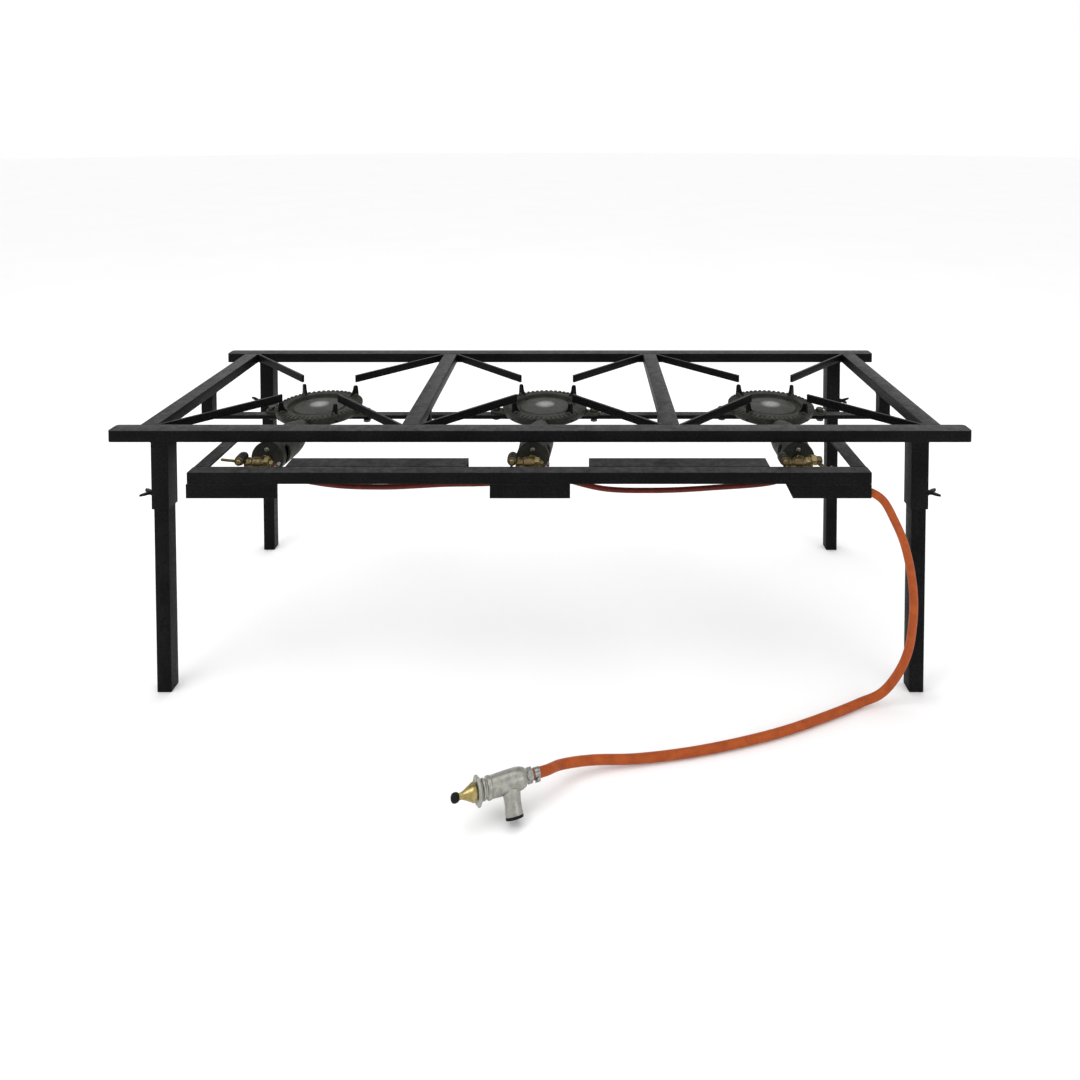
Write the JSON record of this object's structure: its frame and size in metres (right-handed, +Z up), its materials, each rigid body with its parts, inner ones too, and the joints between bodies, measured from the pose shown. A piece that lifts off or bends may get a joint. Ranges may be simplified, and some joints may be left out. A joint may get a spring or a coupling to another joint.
{
  "type": "gas boiling table",
  "caption": "Low rectangular steel boiling table: cast-iron gas burners under diagonal pot arms, brass cocks, clamped telescopic legs, and an LPG hose with its cylinder regulator.",
  "frame": {"origin": "on the floor under the middle of the table's outline, hose and regulator left out", "axes": "+Z up, +X along the long rails to the gas inlet's end, -Y towards the cook and the cocks"},
  "size_m": [1.5, 0.7796, 0.465],
  "materials": {
    "frame_paint": "satin black paint, slightly mottled",
    "cast_iron": "raw dark olive-grey casting, lighter machined centre",
    "cock_brass": "dull antique brass",
    "lever_steel": "dark plated pressed steel",
    "screw_steel": "blackened wing screws",
    "link_hose_rubber": "dark red gas hose, matte",
    "supply_hose_rubber": "orange gas hose, satin",
    "regulator_zinc": "bright die-cast metal",
    "regulator_brass": "turned brass with a black rubber nose seal"
  },
  "bodies": {
    "table_frame": {"front_rail": "frame_paint", "rear_rail": "frame_paint", "cross_rail_left": "frame_paint", "cross_rail_mid_left": "frame_paint", "cross_rail_mid_right": "frame_paint", "cross_rail_right": "frame_paint", "pot_arm_left_front_left": "frame_paint", "pot_arm_left_front_right": "frame_paint", "pot_arm_left_rear_left": "frame_paint", "pot_arm_left_rear_right": "frame_paint", "pot_arm_mid_front_left": "frame_paint", "pot_arm_mid_front_right": "frame_paint", "pot_arm_mid_rear_left": "frame_paint", "pot_arm_mid_rear_right": "frame_paint", "pot_arm_right_front_left": "frame_paint", "pot_arm_right_front_right": "frame_paint", "pot_arm_right_rear_left": "frame_paint", "pot_arm_right_rear_right": "frame_paint", "leg_socket_front_left": "frame_paint", "leg_socket_front_right": "frame_paint", "leg_socket_rear_left": "frame_paint", "leg_socket_rear_right": "frame_paint", "burner_bar": "frame_paint", "bar_hanger_left": "frame_paint", "bar_hanger_right": "frame_paint", "control_rail": "frame_paint", "control_side_bar_left": "frame_paint", "control_side_bar_right": "frame_paint", "control_back_bar": "frame_paint", "control_hanger_left": "frame_paint", "control_hanger_right": "frame_paint", "cock_guard_left": "frame_paint", "cock_guard_mid": "frame_paint", "cock_guard_right": "frame_paint", "heat_shield_left": "frame_paint", "heat_shield_right": "frame_paint", "burner_left": "cast_iron", "burner_mid": "cast_iron", "burner_right": "cast_iron", "gas_cock_left": "cock_brass", "gas_cock_mid": "cock_brass", "gas_cock_right": "cock_brass", "link_hose_left": "link_hose_rubber", "link_hose_right": "link_hose_rubber", "supply_hose": "supply_hose_rubber", "regulator_body": "regulator_zinc"},
    "leg_front_left": {"leg_front_left": "frame_paint"},
    "leg_front_right": {"leg_front_right": "frame_paint"},
    "leg_rear_left": {"leg_rear_left": "frame_paint"},
    "leg_rear_right": {"leg_rear_right": "frame_paint"},
    "wing_screw_front_left": {"wing_screw_front_left": "screw_steel"},
    "wing_screw_front_right": {"wing_screw_front_right": "screw_steel"},
    "wing_screw_rear_left": {"wing_screw_rear_left": "screw_steel"},
    "wing_screw_rear_right": {"wing_screw_rear_right": "screw_steel"},
    "cock_lever_left": {"cock_lever_left": "lever_steel"},
    "cock_lever_mid": {"cock_lever_mid": "lever_steel"},
    "cock_lever_right": {"cock_lever_right": "lever_steel"},
    "regulator_handwheel": {"regulator_handwheel": "regulator_zinc", "regulator_spigot": "regulator_brass"}
  },
  "joints": [
    {"name": "leg_front_left_slide", "type": "slide", "parent": "table_frame", "child": "leg_front_left", "axis": [0, 0, -1], "range_m": [0, 0.08]},
    {"name": "leg_front_right_slide", "type": "slide", "parent": "table_frame", "child": "leg_front_right", "axis": [0, 0, -1], "range_m": [0, 0.08]},
    {"name": "leg_rear_left_slide", "type": "slide", "parent": "table_frame", "child": "leg_rear_left", "axis": [0, 0, -1], "range_m": [0, 0.08]},
    {"name": "leg_rear_right_slide", "type": "slide", "parent": "table_frame", "child": "leg_rear_right", "axis": [0, 0, -1], "range_m": [0, 0.08]},
    {"name": "wing_screw_front_left_turn", "type": "hinge", "parent": "table_frame", "child": "wing_screw_front_left", "pos_m": [-0.6845, -0.212, 0.35], "axis": [-1, 0, 0], "range_deg": [0, 720]},
    {"name": "wing_screw_front_right_turn", "type": "hinge", "parent": "table_frame", "child": "wing_screw_front_right", "pos_m": [0.6845, -0.212, 0.35], "axis": [1, 0, 0], "range_deg": [0, 720]},
    {"name": "wing_screw_rear_left_turn", "type": "hinge", "parent": "table_frame", "child": "wing_screw_rear_left", "pos_m": [-0.6845, 0.258, 0.35], "axis": [-1, 0, 0], "range_deg": [0, 720]},
    {"name": "wing_screw_rear_right_turn", "type": "hinge", "parent": "table_frame", "child": "wing_screw_rear_right", "pos_m": [0.6845, 0.258, 0.35], "axis": [1, 0, 0], "range_deg": [0, 720]},
    {"name": "cock_lever_left_turn", "type": "hinge", "parent": "table_frame", "child": "cock_lever_left", "pos_m": [-0.51489, -0.2436, 0.4185], "axis": [0, -1, 0], "range_deg": [0, 90]},
    {"name": "cock_lever_mid_turn", "type": "hinge", "parent": "table_frame", "child": "cock_lever_mid", "pos_m": [-0.04693, -0.2436, 0.4185], "axis": [0, -1, 0], "range_deg": [0, 90]},
    {"name": "cock_lever_right_turn", "type": "hinge", "parent": "table_frame", "child": "cock_lever_right", "pos_m": [0.42103, -0.2436, 0.4185], "axis": [0, -1, 0], "range_deg": [0, 90]},
    {"name": "regulator_handwheel_turn", "type": "hinge", "parent": "table_frame", "child": "regulator_handwheel", "pos_m": [-0.0762, -0.4864, 0.0466], "axis": [0.9125, 0.4063, -0.0488], "continuous": true}
  ]
}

Exercise prompt> Print the material verbatim, all of it.

Solution to this exercise>
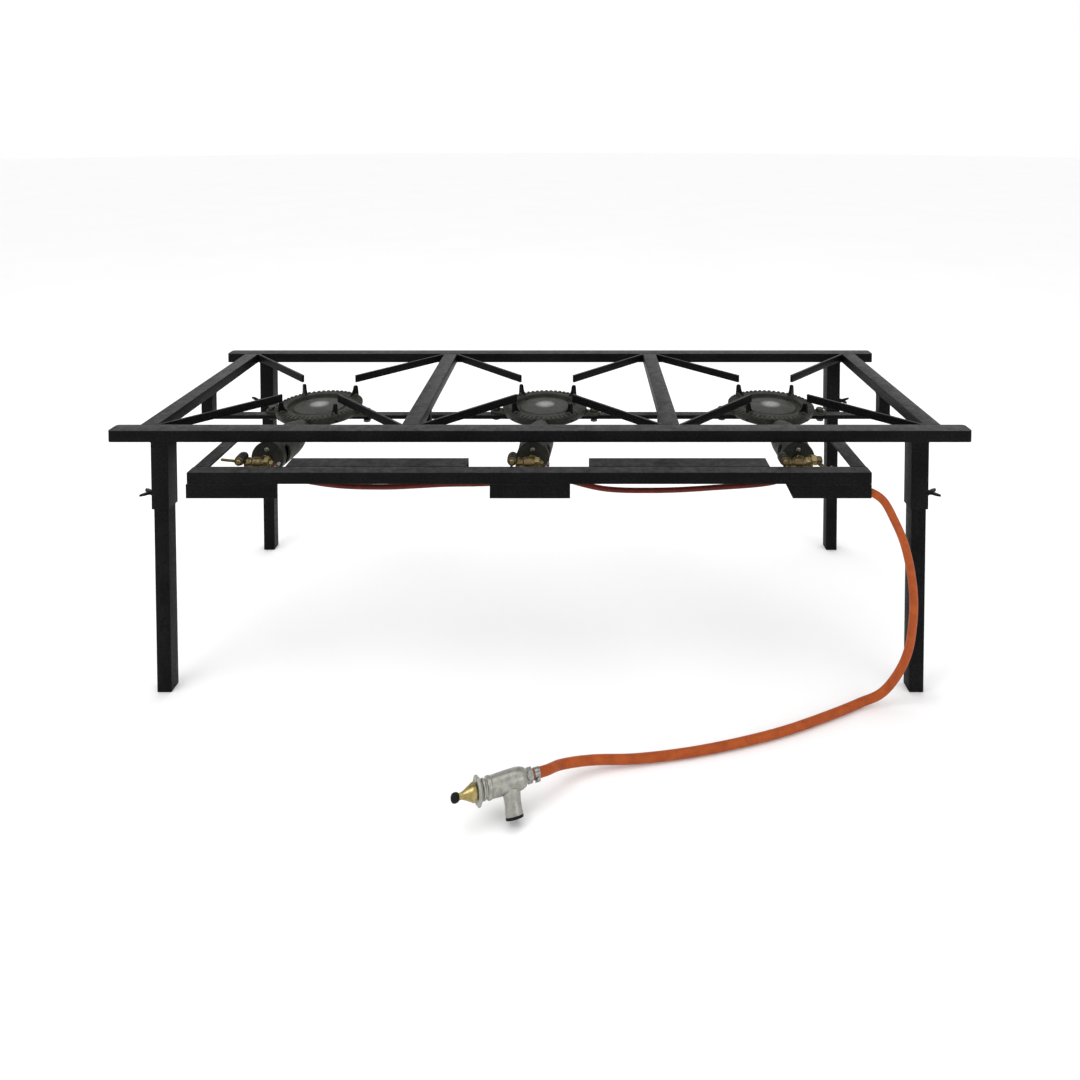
Write the JSON record of this object's structure: its frame and size in metres (right-handed, +Z up), its materials, each rigid body with its parts, inner ones too, and the joints between bodies, measured from the pose shown. A piece that lifts off or bends may get a joint. Ranges may be simplified, and some joints may be left out. A joint may get a spring or a coupling to another joint.
{
  "type": "gas boiling table",
  "caption": "Low rectangular steel boiling table: cast-iron gas burners under diagonal pot arms, brass cocks, clamped telescopic legs, and an LPG hose with its cylinder regulator.",
  "frame": {"origin": "on the floor under the middle of the table's outline, hose and regulator left out", "axes": "+Z up, +X along the long rails to the gas inlet's end, -Y towards the cook and the cocks"},
  "size_m": [1.5, 0.7796, 0.465],
  "materials": {
    "frame_paint": "satin black paint, slightly mottled",
    "cast_iron": "raw dark olive-grey casting, lighter machined centre",
    "cock_brass": "dull antique brass",
    "lever_steel": "dark plated pressed steel",
    "screw_steel": "blackened wing screws",
    "link_hose_rubber": "dark red gas hose, matte",
    "supply_hose_rubber": "orange gas hose, satin",
    "regulator_zinc": "bright die-cast metal",
    "regulator_brass": "turned brass with a black rubber nose seal"
  },
  "bodies": {
    "table_frame": {"front_rail": "frame_paint", "rear_rail": "frame_paint", "cross_rail_left": "frame_paint", "cross_rail_mid_left": "frame_paint", "cross_rail_mid_right": "frame_paint", "cross_rail_right": "frame_paint", "pot_arm_left_front_left": "frame_paint", "pot_arm_left_front_right": "frame_paint", "pot_arm_left_rear_left": "frame_paint", "pot_arm_left_rear_right": "frame_paint", "pot_arm_mid_front_left": "frame_paint", "pot_arm_mid_front_right": "frame_paint", "pot_arm_mid_rear_left": "frame_paint", "pot_arm_mid_rear_right": "frame_paint", "pot_arm_right_front_left": "frame_paint", "pot_arm_right_front_right": "frame_paint", "pot_arm_right_rear_left": "frame_paint", "pot_arm_right_rear_right": "frame_paint", "leg_socket_front_left": "frame_paint", "leg_socket_front_right": "frame_paint", "leg_socket_rear_left": "frame_paint", "leg_socket_rear_right": "frame_paint", "burner_bar": "frame_paint", "bar_hanger_left": "frame_paint", "bar_hanger_right": "frame_paint", "control_rail": "frame_paint", "control_side_bar_left": "frame_paint", "control_side_bar_right": "frame_paint", "control_back_bar": "frame_paint", "control_hanger_left": "frame_paint", "control_hanger_right": "frame_paint", "cock_guard_left": "frame_paint", "cock_guard_mid": "frame_paint", "cock_guard_right": "frame_paint", "heat_shield_left": "frame_paint", "heat_shield_right": "frame_paint", "burner_left": "cast_iron", "burner_mid": "cast_iron", "burner_right": "cast_iron", "gas_cock_left": "cock_brass", "gas_cock_mid": "cock_brass", "gas_cock_right": "cock_brass", "link_hose_left": "link_hose_rubber", "link_hose_right": "link_hose_rubber", "supply_hose": "supply_hose_rubber", "regulator_body": "regulator_zinc"},
    "leg_front_left": {"leg_front_left": "frame_paint"},
    "leg_front_right": {"leg_front_right": "frame_paint"},
    "leg_rear_left": {"leg_rear_left": "frame_paint"},
    "leg_rear_right": {"leg_rear_right": "frame_paint"},
    "wing_screw_front_left": {"wing_screw_front_left": "screw_steel"},
    "wing_screw_front_right": {"wing_screw_front_right": "screw_steel"},
    "wing_screw_rear_left": {"wing_screw_rear_left": "screw_steel"},
    "wing_screw_rear_right": {"wing_screw_rear_right": "screw_steel"},
    "cock_lever_left": {"cock_lever_left": "lever_steel"},
    "cock_lever_mid": {"cock_lever_mid": "lever_steel"},
    "cock_lever_right": {"cock_lever_right": "lever_steel"},
    "regulator_handwheel": {"regulator_handwheel": "regulator_zinc", "regulator_spigot": "regulator_brass"}
  },
  "joints": [
    {"name": "leg_front_left_slide", "type": "slide", "parent": "table_frame", "child": "leg_front_left", "axis": [0, 0, -1], "range_m": [0, 0.08]},
    {"name": "leg_front_right_slide", "type": "slide", "parent": "table_frame", "child": "leg_front_right", "axis": [0, 0, -1], "range_m": [0, 0.08]},
    {"name": "leg_rear_left_slide", "type": "slide", "parent": "table_frame", "child": "leg_rear_left", "axis": [0, 0, -1], "range_m": [0, 0.08]},
    {"name": "leg_rear_right_slide", "type": "slide", "parent": "table_frame", "child": "leg_rear_right", "axis": [0, 0, -1], "range_m": [0, 0.08]},
    {"name": "wing_screw_front_left_turn", "type": "hinge", "parent": "table_frame", "child": "wing_screw_front_left", "pos_m": [-0.6845, -0.212, 0.35], "axis": [-1, 0, 0], "range_deg": [0, 720]},
    {"name": "wing_screw_front_right_turn", "type": "hinge", "parent": "table_frame", "child": "wing_screw_front_right", "pos_m": [0.6845, -0.212, 0.35], "axis": [1, 0, 0], "range_deg": [0, 720]},
    {"name": "wing_screw_rear_left_turn", "type": "hinge", "parent": "table_frame", "child": "wing_screw_rear_left", "pos_m": [-0.6845, 0.258, 0.35], "axis": [-1, 0, 0], "range_deg": [0, 720]},
    {"name": "wing_screw_rear_right_turn", "type": "hinge", "parent": "table_frame", "child": "wing_screw_rear_right", "pos_m": [0.6845, 0.258, 0.35], "axis": [1, 0, 0], "range_deg": [0, 720]},
    {"name": "cock_lever_left_turn", "type": "hinge", "parent": "table_frame", "child": "cock_lever_left", "pos_m": [-0.51489, -0.2436, 0.4185], "axis": [0, -1, 0], "range_deg": [0, 90]},
    {"name": "cock_lever_mid_turn", "type": "hinge", "parent": "table_frame", "child": "cock_lever_mid", "pos_m": [-0.04693, -0.2436, 0.4185], "axis": [0, -1, 0], "range_deg": [0, 90]},
    {"name": "cock_lever_right_turn", "type": "hinge", "parent": "table_frame", "child": "cock_lever_right", "pos_m": [0.42103, -0.2436, 0.4185], "axis": [0, -1, 0], "range_deg": [0, 90]},
    {"name": "regulator_handwheel_turn", "type": "hinge", "parent": "table_frame", "child": "regulator_handwheel", "pos_m": [-0.0762, -0.4864, 0.0466], "axis": [0.9125, 0.4063, -0.0488], "continuous": true}
  ]
}